Entries from a dataset:
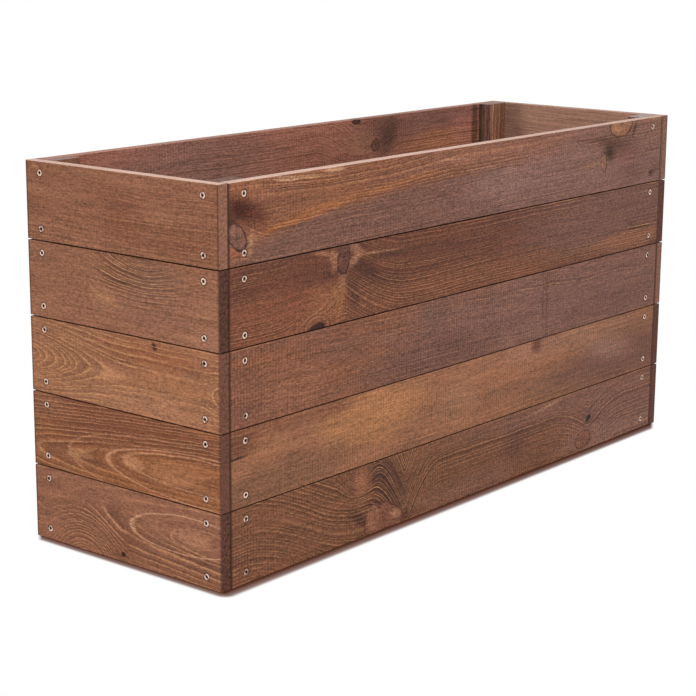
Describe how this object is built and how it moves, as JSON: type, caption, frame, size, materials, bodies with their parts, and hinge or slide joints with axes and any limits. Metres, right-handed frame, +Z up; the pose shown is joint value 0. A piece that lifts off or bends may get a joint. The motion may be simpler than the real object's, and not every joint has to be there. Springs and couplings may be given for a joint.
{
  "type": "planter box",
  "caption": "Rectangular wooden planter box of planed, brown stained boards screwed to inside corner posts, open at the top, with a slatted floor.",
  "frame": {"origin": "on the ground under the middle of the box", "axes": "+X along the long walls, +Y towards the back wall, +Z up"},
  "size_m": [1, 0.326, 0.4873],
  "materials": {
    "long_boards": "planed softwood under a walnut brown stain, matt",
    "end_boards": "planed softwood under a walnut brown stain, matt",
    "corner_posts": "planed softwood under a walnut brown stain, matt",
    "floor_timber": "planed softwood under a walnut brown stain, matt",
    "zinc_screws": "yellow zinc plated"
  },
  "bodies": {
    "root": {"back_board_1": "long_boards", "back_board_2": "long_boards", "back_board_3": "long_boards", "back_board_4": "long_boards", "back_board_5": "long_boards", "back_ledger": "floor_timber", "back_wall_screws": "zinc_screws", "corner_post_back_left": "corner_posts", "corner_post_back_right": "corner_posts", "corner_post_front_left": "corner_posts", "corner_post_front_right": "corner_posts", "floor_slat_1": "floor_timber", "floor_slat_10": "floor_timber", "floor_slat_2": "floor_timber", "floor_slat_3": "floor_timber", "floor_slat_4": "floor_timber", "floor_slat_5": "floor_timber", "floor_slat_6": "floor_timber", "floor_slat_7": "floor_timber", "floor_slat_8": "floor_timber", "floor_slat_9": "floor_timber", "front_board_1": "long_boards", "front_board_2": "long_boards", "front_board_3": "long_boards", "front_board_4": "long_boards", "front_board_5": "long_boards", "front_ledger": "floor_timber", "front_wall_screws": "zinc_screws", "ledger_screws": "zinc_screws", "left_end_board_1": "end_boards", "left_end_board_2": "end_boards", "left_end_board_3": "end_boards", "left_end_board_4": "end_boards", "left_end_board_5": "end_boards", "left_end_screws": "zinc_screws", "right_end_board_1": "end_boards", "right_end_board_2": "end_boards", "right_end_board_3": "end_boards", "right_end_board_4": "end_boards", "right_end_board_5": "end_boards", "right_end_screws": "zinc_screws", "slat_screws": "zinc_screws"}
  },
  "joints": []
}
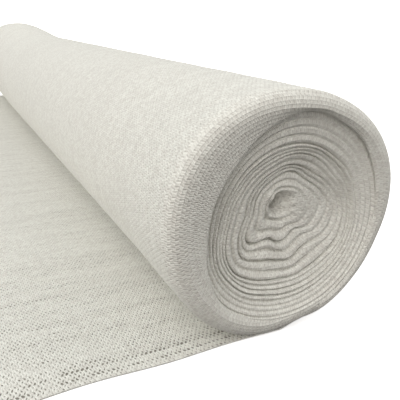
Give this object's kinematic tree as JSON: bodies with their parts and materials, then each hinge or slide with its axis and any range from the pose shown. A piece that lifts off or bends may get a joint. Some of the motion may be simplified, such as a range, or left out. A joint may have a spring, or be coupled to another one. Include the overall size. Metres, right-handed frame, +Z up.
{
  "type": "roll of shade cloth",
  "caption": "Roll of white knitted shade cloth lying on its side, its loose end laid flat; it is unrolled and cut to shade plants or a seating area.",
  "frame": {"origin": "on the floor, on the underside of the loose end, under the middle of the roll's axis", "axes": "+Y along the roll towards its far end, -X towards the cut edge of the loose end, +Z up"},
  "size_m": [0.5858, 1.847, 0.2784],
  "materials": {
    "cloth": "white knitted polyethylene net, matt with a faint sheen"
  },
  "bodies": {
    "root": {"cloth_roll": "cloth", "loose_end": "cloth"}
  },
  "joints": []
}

- [Exercise] Copy the data above exactly. Every line must be included.

- [Exercise response]
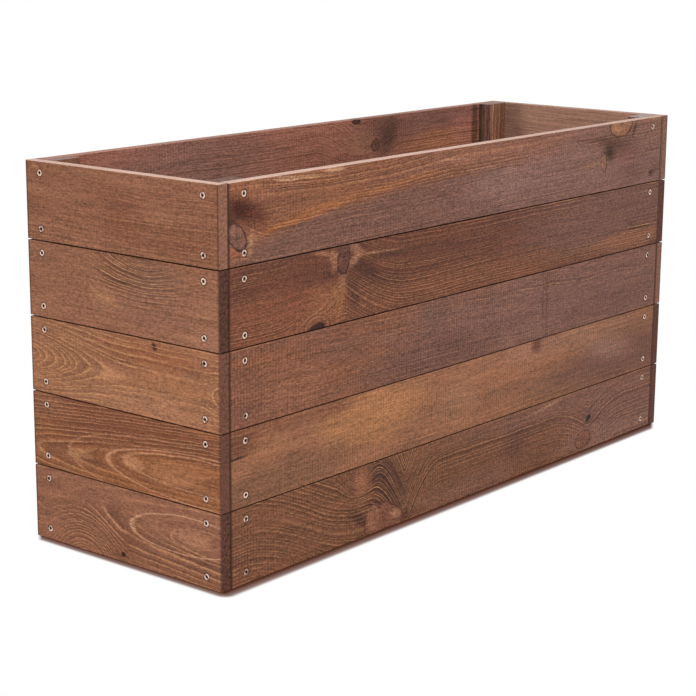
Describe how this object is built and how it moves, as JSON: type, caption, frame, size, materials, bodies with their parts, and hinge or slide joints with axes and any limits. Metres, right-handed frame, +Z up; the pose shown is joint value 0. A piece that lifts off or bends may get a joint. The motion may be simpler than the real object's, and not every joint has to be there. Springs and couplings may be given for a joint.
{
  "type": "planter box",
  "caption": "Rectangular wooden planter box of planed, brown stained boards screwed to inside corner posts, open at the top, with a slatted floor.",
  "frame": {"origin": "on the ground under the middle of the box", "axes": "+X along the long walls, +Y towards the back wall, +Z up"},
  "size_m": [1, 0.326, 0.4873],
  "materials": {
    "long_boards": "planed softwood under a walnut brown stain, matt",
    "end_boards": "planed softwood under a walnut brown stain, matt",
    "corner_posts": "planed softwood under a walnut brown stain, matt",
    "floor_timber": "planed softwood under a walnut brown stain, matt",
    "zinc_screws": "yellow zinc plated"
  },
  "bodies": {
    "root": {"back_board_1": "long_boards", "back_board_2": "long_boards", "back_board_3": "long_boards", "back_board_4": "long_boards", "back_board_5": "long_boards", "back_ledger": "floor_timber", "back_wall_screws": "zinc_screws", "corner_post_back_left": "corner_posts", "corner_post_back_right": "corner_posts", "corner_post_front_left": "corner_posts", "corner_post_front_right": "corner_posts", "floor_slat_1": "floor_timber", "floor_slat_10": "floor_timber", "floor_slat_2": "floor_timber", "floor_slat_3": "floor_timber", "floor_slat_4": "floor_timber", "floor_slat_5": "floor_timber", "floor_slat_6": "floor_timber", "floor_slat_7": "floor_timber", "floor_slat_8": "floor_timber", "floor_slat_9": "floor_timber", "front_board_1": "long_boards", "front_board_2": "long_boards", "front_board_3": "long_boards", "front_board_4": "long_boards", "front_board_5": "long_boards", "front_ledger": "floor_timber", "front_wall_screws": "zinc_screws", "ledger_screws": "zinc_screws", "left_end_board_1": "end_boards", "left_end_board_2": "end_boards", "left_end_board_3": "end_boards", "left_end_board_4": "end_boards", "left_end_board_5": "end_boards", "left_end_screws": "zinc_screws", "right_end_board_1": "end_boards", "right_end_board_2": "end_boards", "right_end_board_3": "end_boards", "right_end_board_4": "end_boards", "right_end_board_5": "end_boards", "right_end_screws": "zinc_screws", "slat_screws": "zinc_screws"}
  },
  "joints": []
}
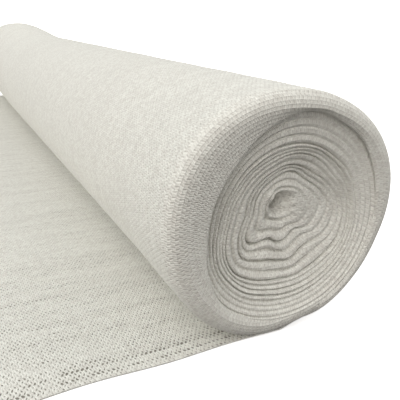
Give this object's kinematic tree as JSON: bodies with their parts and materials, then each hinge or slide with its axis and any range from the pose shown. A piece that lifts off or bends may get a joint. Some of the motion may be simplified, such as a range, or left out. A joint may have a spring, or be coupled to another one. Include the overall size. Metres, right-handed frame, +Z up.
{
  "type": "roll of shade cloth",
  "caption": "Roll of white knitted shade cloth lying on its side, its loose end laid flat; it is unrolled and cut to shade plants or a seating area.",
  "frame": {"origin": "on the floor, on the underside of the loose end, under the middle of the roll's axis", "axes": "+Y along the roll towards its far end, -X towards the cut edge of the loose end, +Z up"},
  "size_m": [0.5858, 1.847, 0.2784],
  "materials": {
    "cloth": "white knitted polyethylene net, matt with a faint sheen"
  },
  "bodies": {
    "root": {"cloth_roll": "cloth", "loose_end": "cloth"}
  },
  "joints": []
}